His servants brought the much-needed drinking water and beverages. We were at his home in Alego Usonga in 1992, moments before he defected from the ruling party Kenya African National Union (Kanu). Multiparty politics had just set in liberating many from the claws of the single party rule. I was then working for the Nation Media Group as the Bureau Chief based in Kisumu. My photographer Baraka Karama Senior and I were covering the multiparty general election campaigns.

Aringo was a great source of news, having served as Member of Parliament for Alego Usonga since 1974, as minister for education and national chairman of Kanu. He had indicated that he was going to ditch Kanu.
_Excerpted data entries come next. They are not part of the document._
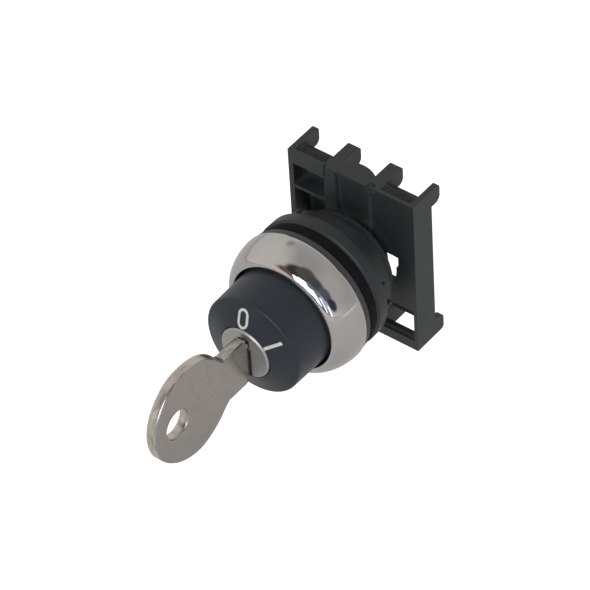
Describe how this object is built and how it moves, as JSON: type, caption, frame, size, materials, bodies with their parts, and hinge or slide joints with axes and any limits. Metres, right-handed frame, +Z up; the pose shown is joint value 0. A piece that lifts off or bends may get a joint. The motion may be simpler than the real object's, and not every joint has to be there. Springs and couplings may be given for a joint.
{
  "type": "selector key switch",
  "caption": "Key-operated two-position selector for a round panel hole, with a removable key, a chromed front ring and a three-bay contact adapter.",
  "frame": {"origin": "on the switch axis, in the plane where the gasket meets the front of the panel", "axes": "+Z up, the key faces -Y, +X to the right seen from the front; Y runs along the switch axis"},
  "size_m": [0.0295, 0.0696, 0.0372],
  "materials": {
    "key_plating": "nickel-plated, satin",
    "lock_face": "nickel-plated, satin",
    "seal_rubber": "matte",
    "spring_steel": "bright spring steel",
    "lock_zinc": "die-cast, satin",
    "cap_plastic": "blue-black, fine satin texture",
    "legend_paint": "off-white print",
    "bezel_chrome": "polished chrome",
    "body_plastic": "black, satin",
    "gasket_rubber": "matte black",
    "nut_plastic": "dark grey, satin",
    "cam_plastic": "natural moulded",
    "fastener_steel": "zinc-plated",
    "plunger_plastic": "red moulded",
    "guide_plastic": "black moulded",
    "adapter_plastic": "black glass-filled, satin",
    "wafer_brass": "stamped"
  },
  "bodies": {
    "housing": {"lock_shell": "lock_zinc", "front_cap": "cap_plastic", "legend_zero": "legend_paint", "legend_one": "legend_paint", "cap_seal": "seal_rubber", "bezel_ring": "bezel_chrome", "actuator_body": "body_plastic", "panel_gasket": "gasket_rubber", "ring_nut": "nut_plastic", "plunger_spring_left": "spring_steel", "plunger_spring_right": "spring_steel", "detent_ball": "fastener_steel", "detent_spring": "spring_steel", "rear_guide": "guide_plastic", "adapter_frame": "adapter_plastic"},
    "rotor": {"lock_plug": "lock_face", "wafer_1": "wafer_brass", "wafer_2": "wafer_brass", "wafer_3": "wafer_brass", "wafer_4": "wafer_brass", "wafer_5": "wafer_brass", "wafer_spring_1": "spring_steel", "wafer_spring_2": "spring_steel", "wafer_spring_3": "spring_steel", "wafer_spring_4": "spring_steel", "wafer_spring_5": "spring_steel", "plug_seal": "seal_rubber", "plug_clip": "spring_steel", "drive_cam": "cam_plastic", "cam_washer": "fastener_steel", "cam_screw": "fastener_steel"},
    "key": {"key": "key_plating"},
    "left_plunger": {"plunger_left": "plunger_plastic"},
    "right_plunger": {"plunger_right": "plunger_plastic"}
  },
  "joints": [
    {"name": "key_turn", "type": "hinge", "parent": "housing", "child": "rotor", "pos_m": [0, 0, 0], "axis": [0, 1, 0], "range_deg": [0, 60]},
    {"name": "key_pull", "type": "slide", "parent": "rotor", "child": "key", "axis": [0, -1, 0], "range_m": [0, 0.022]},
    {"name": "left_plunger_slide", "type": "slide", "parent": "housing", "child": "left_plunger", "axis": [0, 1, 0], "range_m": [0, 0.0035], "deforming": ["plunger_spring_left"]},
    {"name": "right_plunger_slide", "type": "slide", "parent": "housing", "child": "right_plunger", "axis": [0, 1, 0], "range_m": [0, 0.0035], "deforming": ["plunger_spring_right"]}
  ],
  "couplings": [
    {"joint": "left_plunger_slide", "follows": "key_turn", "m_per_rad": 0.0033423},
    {"joint": "right_plunger_slide", "follows": "key_turn", "m_per_rad": 0.0033423}
  ]
}
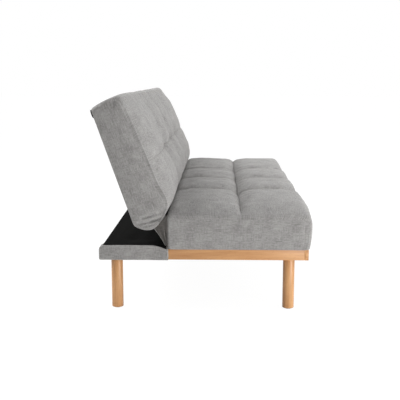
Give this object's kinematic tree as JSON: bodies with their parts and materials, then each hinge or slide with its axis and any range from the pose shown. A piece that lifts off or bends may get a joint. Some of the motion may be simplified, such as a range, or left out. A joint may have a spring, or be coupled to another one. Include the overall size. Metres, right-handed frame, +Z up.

“I will soon leave the ruling party Kanu. It is a great party that has been our mother and father but sadly the hour has come for us to part ways. However, I must first consult my ancestors” he told a crowd at Nyandorera, in Siaya County.

Someone shouted from the crowd: “But you were the initiator of the 8-4-4 system of education which is oppressing our children so you and Moi are the same”

Aringo quickly responded: “You speak correctly about the 8-4-4 system but if you listened carefully to all my speeches, I used to tell President Moi: “Your Excellency Mr. President Sir, the 8-4-4 system of education which is your brainchild…I would always take it back to the owner”, the crowd burst out into loud laughter.

I smiled as I took my notes. I was covering one of Kenya’s greatest orators who had unfortunately turned into a sycophant and Kanu’s cheerleader. Aringo shared the high and low moments as a cabinet minister and powerful chairman of Kanu.

By the time Ouko died, Aringo was drunk with power. The rotund minister was driven by sycophancy and imagined himself immortal until he had his airport moment. Moi had a unique style of leadership. He created several power bases to put his many detractors in check. He would appoint men and women from across Kenya to powerful ministerial positions but place his trusted men as their PSs. His rivals would only see the political nincompoops without realizing there were brilliant others in charge. The Moi administration produced men who would have walked naked to prove they were more loyal to the president and the ruling party than their rivals.

In their excessive loyalty contests, they hurt many, destroyed careers and took lives; Kariuki Chotara, Shariff Nassir, Joseph Kamotho, Justus Ole Tipis, Ezekiel Bargetuny, Mulu Mutisyia and Peter Castro Oloo Aringo were such men. What made Aringo different though, is that he was genuinely a good and generous man. His platitudes were merely meant to keep the president happy.

President Moi, a master politician, surrounded himself with a group of men that had little or no education but possessed political cleverness. His opponents were luminaries; led by prominent lawyers, scholars, and human rights activists. Moi’s comical advisors were however, deeply networked at the grassroots, where it mattered most in politics.  

These illiterates knew their way around ordinary citizens. They also knew the president deeply. Former Kitui Senator David Musila learned the hard way when he refused to play ball with Mulu Mutisya.

He says in his memoir, Seasons of Hope, that: “A word in the president’s ear or just a hint from them was enough to either build or destroy a political career. “President Moi was once a very good friend of mine; but now here I was looking over my shoulder, pondering at the turn of events…After the relationship between President Moi and I took a dramatic nosedive, I was left wounded and confused. I did not understand what had gone wrong,”

Aringo had grown in reputation to the mystic Russian, Grigori Yefimovich Rasputin, who befriended the imperial family of Nicholas II, the last emperor of Russia.

Like Rasputin, Aringo slowly gained massive influence in the government and ruling party Kanu. Rasputin’s extensive powerful influence on the ruling family infuriated the nobles, the church and even peasants. Rasputin’s rise and fall has inspired countless writers, musicians and filmmakers. 

Like Rasputin, Aringo angered the clergy and civil society leaders. At one time, Anglican Bishop John Okullu described him as; “A court poet, and a master of platitudes…such men are a danger to society.”             

But perhaps, Aringo’s most enduring sycophantic moment came during a graduation ceremony at the University of Nairobi. Aringo as the Minister for Education, while inviting Moi to preside over the event, heaped so much praise on him to the point of referring to him as: “The Prince of Peace”. Moi was quick to admonish him. He told him to never ever equate him to, “Jesus Christ, Our Lord and Saviour”

As Aringo joins his ancestors, Kenya has lost one of the last leaders of the Moi era who had the power and the gift of the garb.